YOUR GOAL - Can all of these lines be returned exactly?

SOURCE DATA -
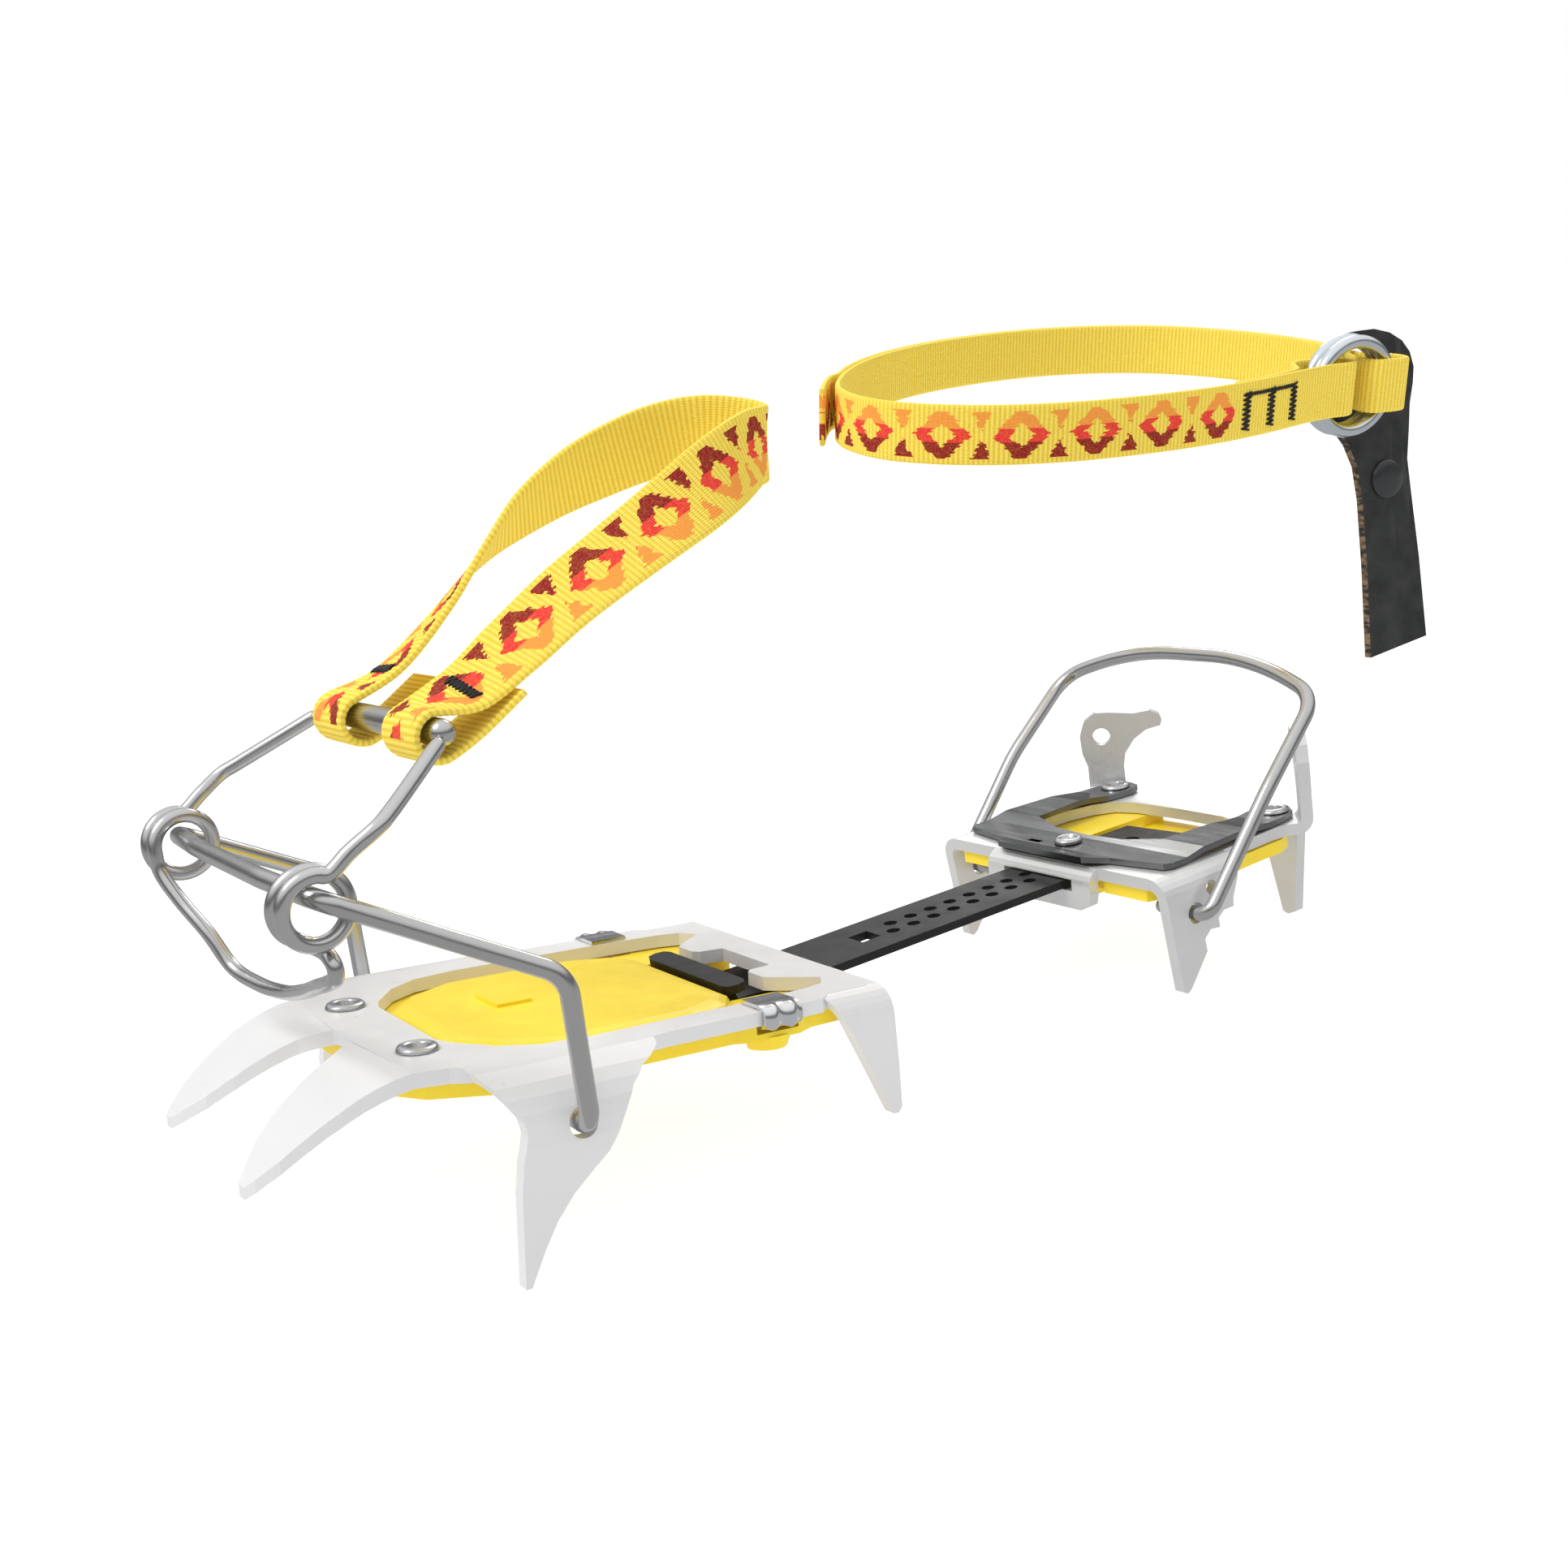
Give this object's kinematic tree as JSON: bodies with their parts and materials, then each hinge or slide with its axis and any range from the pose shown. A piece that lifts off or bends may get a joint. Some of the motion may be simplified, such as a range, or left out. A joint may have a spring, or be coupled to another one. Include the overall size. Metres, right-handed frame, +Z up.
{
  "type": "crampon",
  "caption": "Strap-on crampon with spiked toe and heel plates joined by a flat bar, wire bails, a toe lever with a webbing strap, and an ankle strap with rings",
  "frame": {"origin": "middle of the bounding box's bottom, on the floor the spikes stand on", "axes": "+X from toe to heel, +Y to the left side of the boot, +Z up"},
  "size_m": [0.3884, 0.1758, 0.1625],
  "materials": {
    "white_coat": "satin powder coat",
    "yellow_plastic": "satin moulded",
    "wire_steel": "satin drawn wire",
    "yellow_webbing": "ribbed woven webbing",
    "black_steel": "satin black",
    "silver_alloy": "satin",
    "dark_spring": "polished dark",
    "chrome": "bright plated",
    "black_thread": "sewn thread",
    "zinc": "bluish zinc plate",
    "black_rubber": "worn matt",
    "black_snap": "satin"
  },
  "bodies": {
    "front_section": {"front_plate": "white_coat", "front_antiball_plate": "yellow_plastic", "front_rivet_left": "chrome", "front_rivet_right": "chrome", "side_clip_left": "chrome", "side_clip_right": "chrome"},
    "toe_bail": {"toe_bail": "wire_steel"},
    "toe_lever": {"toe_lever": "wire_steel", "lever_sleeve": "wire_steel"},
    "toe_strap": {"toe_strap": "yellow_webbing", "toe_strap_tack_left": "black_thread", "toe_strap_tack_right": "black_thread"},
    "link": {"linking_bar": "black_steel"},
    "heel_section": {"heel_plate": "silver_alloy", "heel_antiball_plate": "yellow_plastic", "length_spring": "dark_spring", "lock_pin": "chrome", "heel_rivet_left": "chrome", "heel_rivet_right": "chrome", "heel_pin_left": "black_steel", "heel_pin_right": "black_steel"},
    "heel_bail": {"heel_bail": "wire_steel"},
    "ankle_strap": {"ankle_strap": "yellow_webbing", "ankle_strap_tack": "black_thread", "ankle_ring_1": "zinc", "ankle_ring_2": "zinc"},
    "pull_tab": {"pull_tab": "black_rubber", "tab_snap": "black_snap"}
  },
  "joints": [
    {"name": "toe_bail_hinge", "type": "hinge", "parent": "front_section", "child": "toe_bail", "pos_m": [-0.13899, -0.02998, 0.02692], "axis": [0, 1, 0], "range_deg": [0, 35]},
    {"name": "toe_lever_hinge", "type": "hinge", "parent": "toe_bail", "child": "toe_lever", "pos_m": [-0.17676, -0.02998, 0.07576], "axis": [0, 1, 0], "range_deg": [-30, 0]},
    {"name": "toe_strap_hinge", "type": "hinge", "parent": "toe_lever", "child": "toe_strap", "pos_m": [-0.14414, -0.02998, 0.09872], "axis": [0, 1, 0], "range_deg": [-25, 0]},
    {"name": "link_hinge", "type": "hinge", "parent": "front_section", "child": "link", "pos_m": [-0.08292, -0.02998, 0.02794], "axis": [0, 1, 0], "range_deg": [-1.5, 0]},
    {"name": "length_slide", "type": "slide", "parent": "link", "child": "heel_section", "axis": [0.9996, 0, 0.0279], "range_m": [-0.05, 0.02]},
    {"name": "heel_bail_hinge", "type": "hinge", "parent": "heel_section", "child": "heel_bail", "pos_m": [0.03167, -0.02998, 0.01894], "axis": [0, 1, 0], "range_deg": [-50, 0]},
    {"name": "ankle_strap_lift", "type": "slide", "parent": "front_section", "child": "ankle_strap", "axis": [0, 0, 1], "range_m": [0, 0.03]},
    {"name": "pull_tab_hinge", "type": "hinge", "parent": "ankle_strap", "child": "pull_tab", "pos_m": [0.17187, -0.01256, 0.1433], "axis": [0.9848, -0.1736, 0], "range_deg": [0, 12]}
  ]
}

EXERCISE OUTPUT -
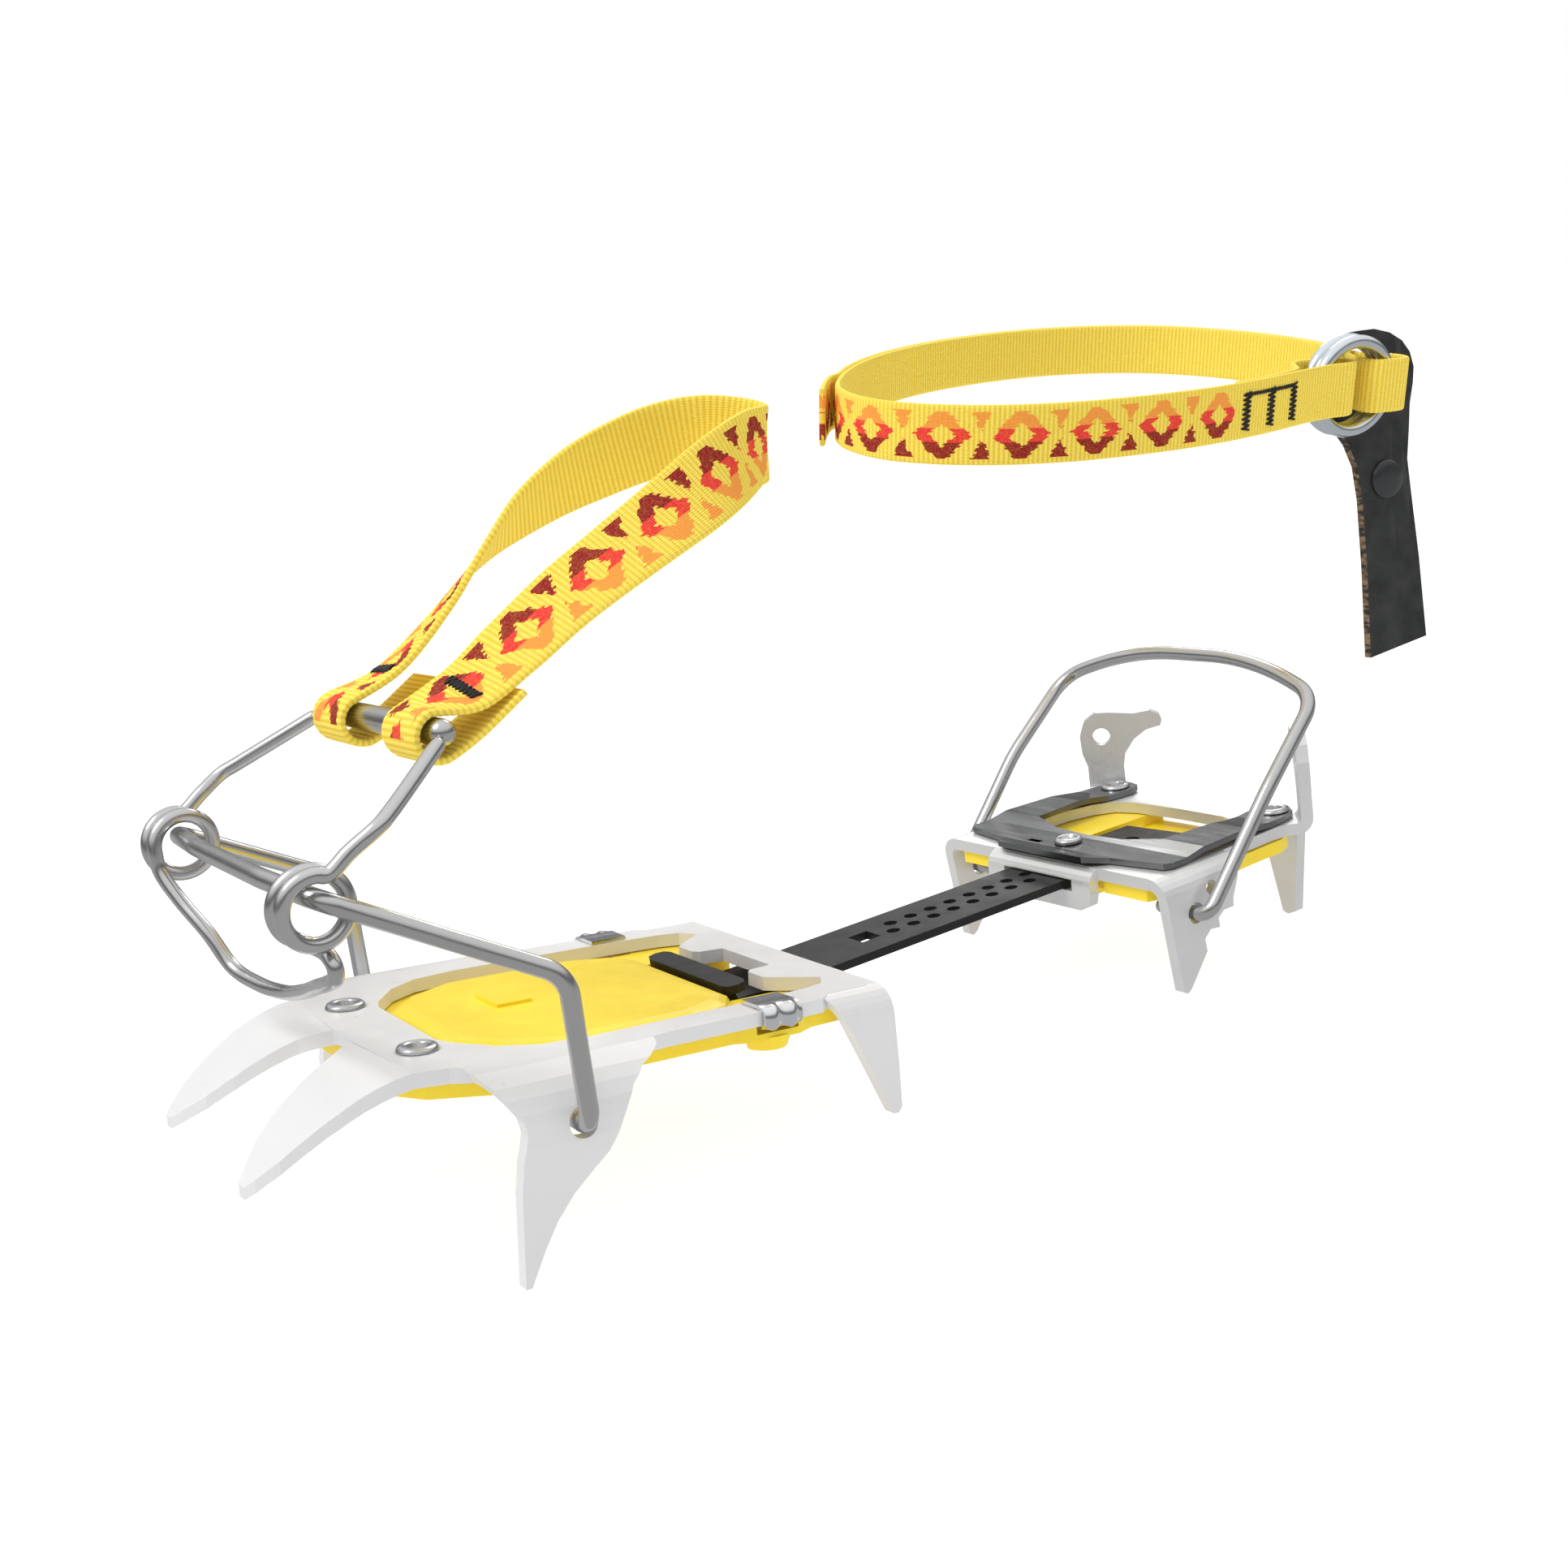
Give this object's kinematic tree as JSON: bodies with their parts and materials, then each hinge or slide with its axis and any range from the pose shown. A piece that lifts off or bends may get a joint. Some of the motion may be simplified, such as a range, or left out. A joint may have a spring, or be coupled to another one. Include the overall size. Metres, right-handed frame, +Z up.
{
  "type": "crampon",
  "caption": "Strap-on crampon with spiked toe and heel plates joined by a flat bar, wire bails, a toe lever with a webbing strap, and an ankle strap with rings",
  "frame": {"origin": "middle of the bounding box's bottom, on the floor the spikes stand on", "axes": "+X from toe to heel, +Y to the left side of the boot, +Z up"},
  "size_m": [0.3884, 0.1758, 0.1625],
  "materials": {
    "white_coat": "satin powder coat",
    "yellow_plastic": "satin moulded",
    "wire_steel": "satin drawn wire",
    "yellow_webbing": "ribbed woven webbing",
    "black_steel": "satin black",
    "silver_alloy": "satin",
    "dark_spring": "polished dark",
    "chrome": "bright plated",
    "black_thread": "sewn thread",
    "zinc": "bluish zinc plate",
    "black_rubber": "worn matt",
    "black_snap": "satin"
  },
  "bodies": {
    "front_section": {"front_plate": "white_coat", "front_antiball_plate": "yellow_plastic", "front_rivet_left": "chrome", "front_rivet_right": "chrome", "side_clip_left": "chrome", "side_clip_right": "chrome"},
    "toe_bail": {"toe_bail": "wire_steel"},
    "toe_lever": {"toe_lever": "wire_steel", "lever_sleeve": "wire_steel"},
    "toe_strap": {"toe_strap": "yellow_webbing", "toe_strap_tack_left": "black_thread", "toe_strap_tack_right": "black_thread"},
    "link": {"linking_bar": "black_steel"},
    "heel_section": {"heel_plate": "silver_alloy", "heel_antiball_plate": "yellow_plastic", "length_spring": "dark_spring", "lock_pin": "chrome", "heel_rivet_left": "chrome", "heel_rivet_right": "chrome", "heel_pin_left": "black_steel", "heel_pin_right": "black_steel"},
    "heel_bail": {"heel_bail": "wire_steel"},
    "ankle_strap": {"ankle_strap": "yellow_webbing", "ankle_strap_tack": "black_thread", "ankle_ring_1": "zinc", "ankle_ring_2": "zinc"},
    "pull_tab": {"pull_tab": "black_rubber", "tab_snap": "black_snap"}
  },
  "joints": [
    {"name": "toe_bail_hinge", "type": "hinge", "parent": "front_section", "child": "toe_bail", "pos_m": [-0.13899, -0.02998, 0.02692], "axis": [0, 1, 0], "range_deg": [0, 35]},
    {"name": "toe_lever_hinge", "type": "hinge", "parent": "toe_bail", "child": "toe_lever", "pos_m": [-0.17676, -0.02998, 0.07576], "axis": [0, 1, 0], "range_deg": [-30, 0]},
    {"name": "toe_strap_hinge", "type": "hinge", "parent": "toe_lever", "child": "toe_strap", "pos_m": [-0.14414, -0.02998, 0.09872], "axis": [0, 1, 0], "range_deg": [-25, 0]},
    {"name": "link_hinge", "type": "hinge", "parent": "front_section", "child": "link", "pos_m": [-0.08292, -0.02998, 0.02794], "axis": [0, 1, 0], "range_deg": [-1.5, 0]},
    {"name": "length_slide", "type": "slide", "parent": "link", "child": "heel_section", "axis": [0.9996, 0, 0.0279], "range_m": [-0.05, 0.02]},
    {"name": "heel_bail_hinge", "type": "hinge", "parent": "heel_section", "child": "heel_bail", "pos_m": [0.03167, -0.02998, 0.01894], "axis": [0, 1, 0], "range_deg": [-50, 0]},
    {"name": "ankle_strap_lift", "type": "slide", "parent": "front_section", "child": "ankle_strap", "axis": [0, 0, 1], "range_m": [0, 0.03]},
    {"name": "pull_tab_hinge", "type": "hinge", "parent": "ankle_strap", "child": "pull_tab", "pos_m": [0.17187, -0.01256, 0.1433], "axis": [0.9848, -0.1736, 0], "range_deg": [0, 12]}
  ]
}